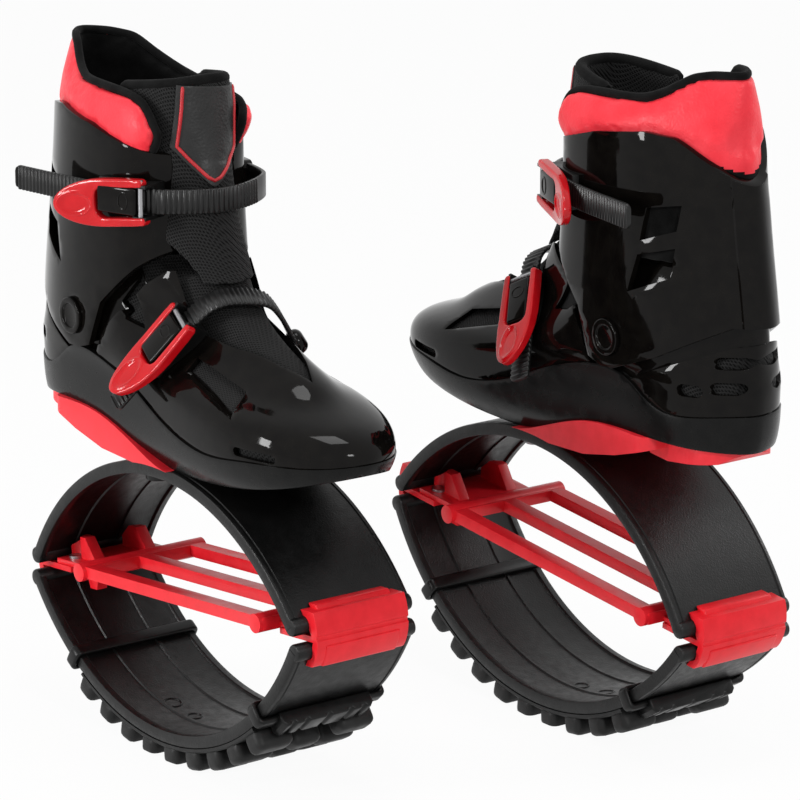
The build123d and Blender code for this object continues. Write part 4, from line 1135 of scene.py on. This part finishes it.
# %% [markdown]
# The collar and the tongue are foam pads with a cover. Each starts as a closed grid wrapped round
# the leg, a little slimmer than it should end. A short cloth simulation with inner pressure then
# swells it, and no point may move further than the room around it allows.

# %% Helpers for padded pieces


def between(table, place, column=1):
    """Value of a table's column at a place, straight between its rows."""
    if place <= table[0][0]:
        return table[0][column]
    for low, high in zip(table, table[1:]):
        if place <= high[0]:
            part = (place - low[0]) / (high[0] - low[0])
            return low[column] + (high[column] - low[column]) * part
    return table[-1][column]


def pad_grid(name, first, second, columns, rows):
    """A closed pad between two surfaces; each takes its place along and up, from 0 to 1."""
    points, faces = [], []
    for surface in (first, second):
        for j in range(rows + 1):
            points += [surface(k / columns, j / rows) for k in range(columns + 1)]
    wide = columns + 1
    layer = wide * (rows + 1)
    for j in range(rows):
        for k in range(columns):
            a = j * wide + k
            b, c, d = a + 1, a + wide + 1, a + wide
            faces += [(a, b, c, d), (layer + a, layer + d, layer + c, layer + b)]
    for k in range(columns):
        a, b = k, rows * wide + k
        faces += [(a, layer + a, layer + a + 1, a + 1), (b, b + 1, layer + b + 1, layer + b)]
    for j in range(rows):
        a, b = j * wide, j * wide + columns
        faces += [(a, a + wide, layer + a + wide, layer + a), (b, layer + b, layer + b + wide, b + wide)]
    return mesh_piece(name, points, faces)


def puff(piece, voxel, room, pressure=4.0):
    """Swells a pad by a cloth simulation; room gives how far each point may move."""
    even_net(piece, voxel, 2)
    mesh = piece.data
    before = [vertex.co.copy() for vertex in mesh.vertices]
    cloth = piece.modifiers.new("swell", "CLOTH")
    cloth.settings.use_pressure = True
    cloth.settings.uniform_pressure_force = pressure
    cloth.settings.effector_weights.gravity = 0
    cloth.point_cache.frame_start = 1
    cloth.point_cache.frame_end = 20
    for step in range(1, 21):
        bpy.context.scene.frame_set(step)
    swollen = piece.evaluated_get(bpy.context.evaluated_depsgraph_get()).data
    after = [vertex.co.copy() for vertex in swollen.vertices]
    piece.modifiers.remove(cloth)
    bpy.context.scene.frame_set(1)
    for vertex, old, new in zip(mesh.vertices, before, after):
        move = new - old
        most = room(old)
        if move.length > most:
            move *= most / move.length
        vertex.co = old + move
    finer = piece.modifiers.new("finer", "SUBSURF")
    finer.levels = 1
    finer.render_levels = 1
    apply_all(piece)
    for polygon in piece.data.polygons:
        polygon.use_smooth = True


def tube(name, route, radius, sides=10):
    """A closed round roll along a route, a little narrower at its ends."""
    sections = []
    normal = heading(route, 0).orthogonal().normalized()
    turns = [2 * math.pi * j / sides for j in range(sides)]
    for k, spot in enumerate(route):
        tangent = heading(route, k)
        normal = (normal - tangent * normal.dot(tangent)).normalized()
        side = tangent.cross(normal)
        size = radius * (0.55 if k in (0, len(route) - 1) else 1.0)
        sections.append([spot + (normal * math.cos(turn) + side * math.sin(turn)) * size for turn in turns])
    return along_route(name, route, sections, math.radians(60))


print("padding helpers are ready")

# %% [markdown]
# The collar wraps the leg and rises behind it. At each height it is a rounded oval that reaches
# from a back to a front place and out to a half width, and its top edge follows a line on the
# inner and one on the outer side. Leather covers its outside above the cuff, plush the rest.

# %% Shape of the collar, each row a height or place in metres
collar_levels = (
    (0.292, -0.149, -0.009, 0.0413), (0.320, -0.144, -0.010, 0.0408), (0.340, -0.1400, -0.0105, 0.0402),
    (0.349, -0.1392, -0.0070, 0.0396), (0.358, -0.1385, 0.0, 0.0393), (0.368, -0.1378, 0.006, 0.039),
    (0.380, -0.1382, 0.007, 0.036), (0.396, -0.1362, 0.007, 0.031), (0.408, -0.1338, 0.007, 0.0275),
)
inner_top_line = (
    (-0.137, 0.4014), (-0.120, 0.4012), (-0.105, 0.3996), (-0.095, 0.3925), (-0.085, 0.3870),
    (-0.075, 0.3828), (-0.060, 0.3790), (-0.0446, 0.3772), (-0.013, 0.3743), (0.007, 0.3648),
)
outer_top_line = (
    (-0.137, 0.4014), (-0.120, 0.4012), (-0.108, 0.3985), (-0.100, 0.3920), (-0.090, 0.3870),
    (-0.080, 0.3845), (-0.060, 0.3838), (-0.036, 0.3828), (-0.022, 0.3798), (-0.015, 0.3740),
    (-0.010, 0.3625), (-0.007, 0.3500),
)
cuff_top_line = (
    (-0.144, 0.354), (-0.131, 0.360), (-0.111, 0.367), (-0.093, 0.369), (-0.057, 0.364),
    (-0.0105, 0.351), (0.0, 0.345),
)
collar_bottom = 296 * mm
collar_thick = 7.6 * mm
leather_depth = 3.0 * mm
inner_slot, outer_slot = 25 * mm, 30.5 * mm
front_square, back_square = 3.4, 1.6


def collar_oval(z, inset):
    """Back, front and half width of the collar at a height, inside its outer face."""
    back, front, half = [between(collar_levels, z, column) for column in (1, 2, 3)]
    return back + inset, front - inset, half - inset


def collar_point(turn, z, inset):
    """A point on the collar at a turn round the leg and a height, inside its outer face."""
    back, front, half = collar_oval(z, inset)
    square = front_square if math.cos(turn) > 0 else back_square
    x = math.copysign(abs(math.cos(turn)) ** (2 / square), math.cos(turn))
    y = math.copysign(abs(math.sin(turn)) ** (2 / square), math.sin(turn))
    return Vector(((back + front) / 2 + (front - back) / 2 * x, half * y, z))


def collar_turn(u, z):
    """Turn round the leg at a share of the way from one front edge to the other."""
    half = max(collar_oval(z, 0)[2], outer_slot + 1 * mm)
    first, last = [math.asin((slot / half) ** (front_square / 2)) for slot in (inner_slot, outer_slot)]
    return first + (2 * math.pi - first - last) * u


def collar_top(u, inset):
    """Height of the collar's top edge at a share of the way round."""
    line = outer_top_line if u > 0.5 else inner_top_line
    z = 380 * mm
    for _ in range(24):
        z = 0.7 * z + 0.3 * between(line, collar_point(collar_turn(u, z), z, inset).x)
    return z


def folds(u, t):
    """Soft upright folds of the lining at the back."""
    near = math.exp(-((u - 0.5) / 0.16) ** 2) * math.sin(math.pi * min(t * 1.15, 1)) ** 2
    return 1.5 * mm * near * math.sin(34 * u + 2.2 * math.sin(5 * t))


def collar_outside(u, t):
    """Outer face of the collar, bulging a little above the cuff."""
    z = collar_bottom + (collar_top(u, 0) - collar_bottom) * t
    bulge = 0.9 * mm * max(math.sin(math.pi * share(t, 0.45, 0.55)), 0)
    return collar_point(collar_turn(u, z), z, -bulge)


def collar_inside(u, t):
    """Inner face of the collar with the folds of its lining."""
    z = collar_bottom + (collar_top(u, collar_thick) - collar_bottom) * t
    return collar_point(collar_turn(u, z), z, collar_thick - 1.2 * mm + folds(u, t))


def collar_room(point):
    """How far a point of the collar may swell: hardly behind the cuff, more above it."""
    top = between(cuff_top_line, point.x)
    return 0.25 * mm if point.z < top + 2 * mm else 2.2 * mm


print("collar rises from", collar_bottom, "to", round(collar_top(0.5, 0), 4))

# %% Padded collar
collar = pad_grid("collar", collar_outside, collar_inside, 110, 34)
puff(collar, 3.0 * mm, collar_room)
collar.data.materials.append(finish["red_leather"])
collar.data.materials.append(finish["plush"])
for polygon in collar.data.polygons:
    spot = polygon.center
    back, front, half = collar_oval(spot.z, leather_depth)
    middle, reach = (back + front) / 2, (front - back) / 2
    square = front_square if spot.x > middle else back_square
    out = (abs(spot.x - middle) / reach) ** square + (abs(spot.y) / half) ** square
    hidden = spot.z < between(cuff_top_line, spot.x) - 8 * mm
    polygon.material_index = 1 if hidden or out <= 1 else 0
for one in both_shoes(collar, "cuff_body", ["liner_collar"]).values():
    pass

# %% Piping along the collar's edge
piping_steps, rim_steps = 150, 16
rim_low = 340 * mm
rims = []
for end in (0, 1):
    rim_high = collar_top(end, leather_depth)
    heights = [rim_low + (rim_high - rim_low) * k / rim_steps for k in range(rim_steps)]
    rim = [collar_point(collar_turn(end, z), z, leather_depth - 0.6 * mm) for z in heights]
    rims.append([spot + Vector((0.9 * mm, 0, 0)) for spot in rim])
crest = []
for k in range(piping_steps + 1):
    u = k / piping_steps
    z = collar_top(u, leather_depth)
    crest.append(collar_point(collar_turn(u, z), z + 0.3 * mm, leather_depth + 0.1 * mm))
route = rims[0] + crest + rims[1][::-1]
for _ in range(6):
    middles = [(a + b * 2 + c) / 4 for a, b, c in zip(route, route[1:], route[2:])]
    route = [route[0], *middles, route[-1]]
piping = tube("collar_piping", route, 2.4 * mm)
both_shoes(piping, "cuff_body", (), "plush")

# %% [markdown]
# The tongue is a pad too, bowed round the shin. It starts low in the boot, leans back with the leg
# and ends in a rolled hem.

# %% Shape of the tongue, each row a height and a length in metres or a turn in radians
tongue_front = (
    (0.276, 0.0290), (0.284, 0.0225), (0.292, 0.0182), (0.300, 0.0152), (0.323, 0.0103), (0.340, 0.0070),
    (0.350, 0.0050), (0.360, 0.0031), (0.370, 0.0014), (0.380, -0.0002), (0.390, -0.0015), (0.397, -0.0022),
)
tongue_half = ((0.276, 0.021), (0.290, 0.025), (0.305, 0.0285), (0.330, 0.030), (0.396, 0.031))
tongue_depth = ((0.276, 0.014), (0.292, 0.028), (0.310, 0.050), (0.330, 0.060), (0.396, 0.0595))
tongue_thick = ((0.276, 0.0022), (0.292, 0.003), (0.306, 0.0052), (0.396, 0.0058))
tongue_span = ((0.276, 0.9), (0.292, 1.0), (0.306, 1.28), (0.396, 1.30))
tongue_bottom = 279 * mm
tongue_hem = 394 * mm


def tongue_surface(u, t, inset):
    """A point of the tongue at a share across and a share up, inside its outer face."""
    across = 2 * u - 1
    high = tongue_hem - 7 * mm * abs(across) ** 2.2
    z = tongue_bottom + (high - tongue_bottom) * t
    turn = across * between(tongue_span, z)
    half = between(tongue_half, z) - inset
    depth = between(tongue_depth, z)
    front = between(tongue_front, z) - inset
    edge_fall = 1 - math.cos(between(tongue_span, z))
    flatness = 1 + 0.5 * share(z, 345 * mm, 30 * mm)
    fall = edge_fall * ((1 - math.cos(turn)) / edge_fall) ** flatness
    return Vector((front - depth * fall, half * math.sin(turn), z))


def tongue_outside(u, t):
    """Outer face of the tongue."""
    return tongue_surface(u, t, 0.3 * mm)


def tongue_inside(u, t):
    """Inner face of the tongue."""
    z = tongue_bottom + (tongue_hem - tongue_bottom) * t
    return tongue_surface(u, t, between(tongue_thick, z))


def tongue_room(point):
    """How far a point of the tongue may swell."""
    return 0.3 * mm if point.z < 345 * mm else 1.0 * mm


def tongue_bend(one, side):
    """Fixes the tongue where it stands, its place put into its mesh; it rides on no body."""
    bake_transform(one)


print("tongue rises from", tongue_bottom, "to", tongue_hem)

# %% Padded tongue with its hem
tongue = pad_grid("tongue", tongue_outside, tongue_inside, 56, 60)
puff(tongue, 2.4 * mm, tongue_room)
tongue_skin = bmesh.new()
tongue_skin.from_mesh(tongue.data)
tongue_tree = BVHTree.FromBMesh(tongue_skin)
tongue_skin.free()
for one in both_shoes(tongue, None, ["tongue"], "knit", tongue_bend).values():
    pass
hem = [tongue_surface(k / 60, 1, 2.9 * mm) - Vector((0, 0, 2.4 * mm)) for k in range(61)]
both_shoes(tube("tongue_hem", hem, 3.4 * mm, 12), "cuff_body", (), "plush")

# %% [markdown]
# A bare leather shield is sewn on the tongue, with a thin red line inside its edge. Its points are
# found by rays that come from the front and stop on the swollen tongue, so it follows every bulge.

# %% Leather shield on the tongue
shield_half = 20.5 * mm
shield_top, shield_shoulder, shield_tip = 388 * mm, 354 * mm, 333 * mm
shield_lean = math.radians(6)
shield_columns, shield_rows = 28, 46
line_inset, line_steps, point_steps = 2.6 * mm, 16, 12


def on_tongue(y, z, lift):
    """The place in front of the tongue at a sideways distance and height, lifted off its face."""
    level = z - (shield_top + shield_tip) / 2
    side = y * math.cos(shield_lean) + level * math.sin(shield_lean)
    high = z - y * math.sin(shield_lean)
    hit, normal, _, _ = tongue_tree.ray_cast(Vector((0.1, side, high)), Vector((-1, 0, 0)))
    return hit + normal * lift


def shield_width(z):
    """Half width of the shield at a height."""
    if z >= shield_shoulder:
        return shield_half
    part = (z - shield_tip) / (shield_shoulder - shield_tip)
    return shield_half * min(part ** 0.86 + 0.02, 1)


def shield_face(lift):
    """The shield's face at a lift, as a surface of a share across and a share up."""
    def face(u, t):
        z = shield_tip + (shield_top - shield_tip) * t
        return on_tongue(shield_width(z) * (2 * u - 1), z, lift)
    return face


shield = pad_grid("shield", shield_face(-0.8 * mm), shield_face(1.1 * mm), shield_columns, shield_rows)
round_edges(shield, 0.5 * mm, 2)
both_shoes(shield, None, (), "patch_leather", tongue_bend)

line_side = -shield_half + line_inset
point_length = shield_shoulder - shield_tip - 3.6 * mm
line = [(line_side, shield_top - 0.5 * mm)]
for k in range(1, line_steps + 1):
    line.append((line_side, shield_top - (shield_top - shield_shoulder) * k / line_steps))
for k in range(1, point_steps):
    z = shield_shoulder - point_length * k / point_steps
    line.append((line_inset * 1.15 - shield_width(z), z))
line.append((0, shield_tip + 3.3 * mm))
line += [(-y, z) for y, z in reversed(line[:-1])]
shield_line = tube("shield_line", [on_tongue(y, z, 1.2 * mm) for y, z in line], 1.05 * mm, 10)
both_shoes(shield_line, None, (), "shield_red", tongue_bend)

# %% [markdown]
# The inner boot keeps the frame's form. Its copy is cut into an even net and smoothed, which takes
# the hard edges off, as on a padded sock.

# %% Inner boot
liner = cad_copy("liner_foot")
even_net(liner, 2.6 * mm, 3)
for polygon in liner.data.polygons:
    polygon.use_smooth = True
for one in both_shoes(liner, "boot", ["liner_foot"], "knit").values():
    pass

WHAT TO DO:
Quote the data above verbatim from its first line to the line that includes "# %% Helpers for padded pieces", with both boundary lines retained.

THE OUTPUT:
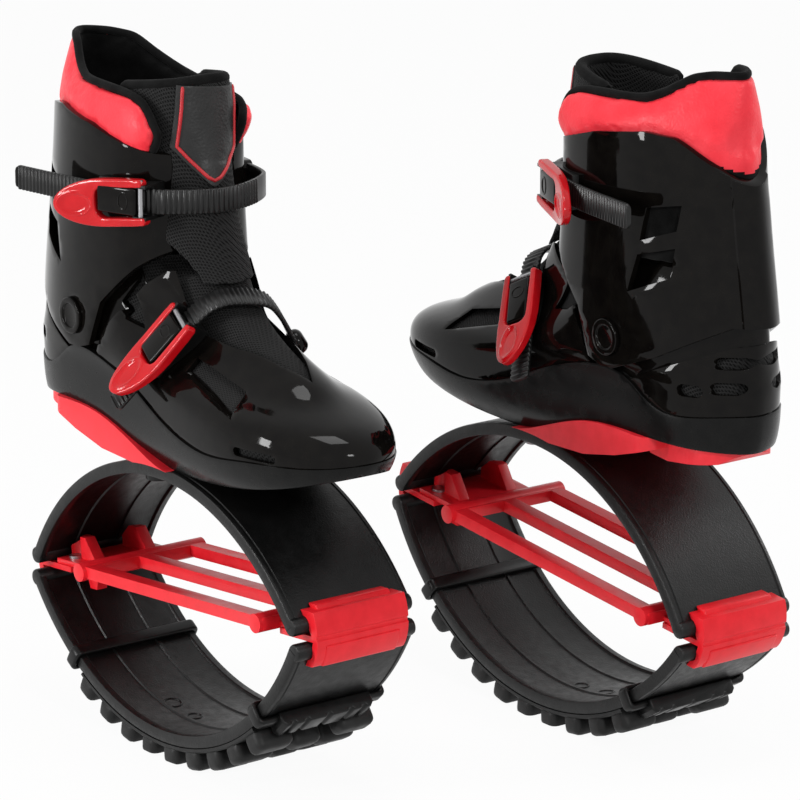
The build123d and Blender code for this object continues. Write part 4, from line 1135 of scene.py on. This part finishes it.
# %% [markdown]
# The collar and the tongue are foam pads with a cover. Each starts as a closed grid wrapped round
# the leg, a little slimmer than it should end. A short cloth simulation with inner pressure then
# swells it, and no point may move further than the room around it allows.

# %% Helpers for padded pieces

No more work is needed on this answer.